Per noi c’è un rapporto strettissimo e inscindibile tra i metalmeccanici – e più in generale l’intero mondo del lavoro dipendente – e la lotta democratica contro questa globalizzazione. Anche i meccanici, soprattutto i giovani, considerano la democrazia la condizione insostituibile per difendere se stessi e avere una prospettiva di futuro migliore. Oggi mettiamo radicalmente in discussione l’esistenza di poteri che decidono in maniera incontestabile per il singolo lavoratore come per il loro insieme. Il contratto separato e la reazione a esso con lo sciopero del 6 luglio ne è una prova.
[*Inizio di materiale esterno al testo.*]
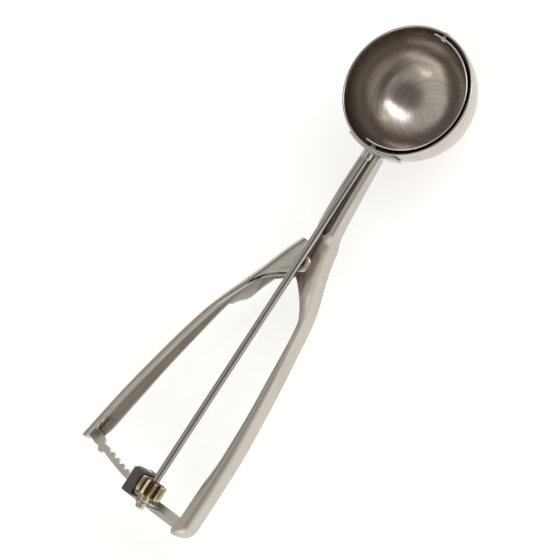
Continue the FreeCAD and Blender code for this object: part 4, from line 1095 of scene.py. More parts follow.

La domanda fondamentale che i lavoratori fanno nelle assemblee a chi ha firmato il contratto con Federmeccanica non è tanto sul merito dello stesso, ma “perché hai cambiato i contenuti della piattaforma senza discutere con noi?”. Questo è sufficiente per dire di “no”. Ecco, mi pare di poter dire che questa sia la tensione generale, in altre parole l’affermazione del diritto di decidere sulla propria vita e un rapporto con le organizzazioni di rappresentanza sociale e politica riassumibile nella frase “ciò che dici, devi farlo, altrimenti non ti crediamo più”. Anche in questo modo d’essere – oltre che sui contenuti di fondo – c’è la connessione tra i giovani operai metalmeccanici e gli altri giovani scesi in piazza a Genova. Lo stesso sindacato confederale si trasformerà dentro questo quadro – al di fuori delle antiche appartenenze ideologiche che sono state cancellate. La storia passata conta molto, ma l’adesione e l’attitudine a considerare queste nuove generazioni come un soggetto capace di critica e azione è indispensabile per trasformare se stessi e, quindi, essere all’altezza di una sfida che, per definizione, è globale… Parola di uno che sta celebrando il centenario della propria organizzazione.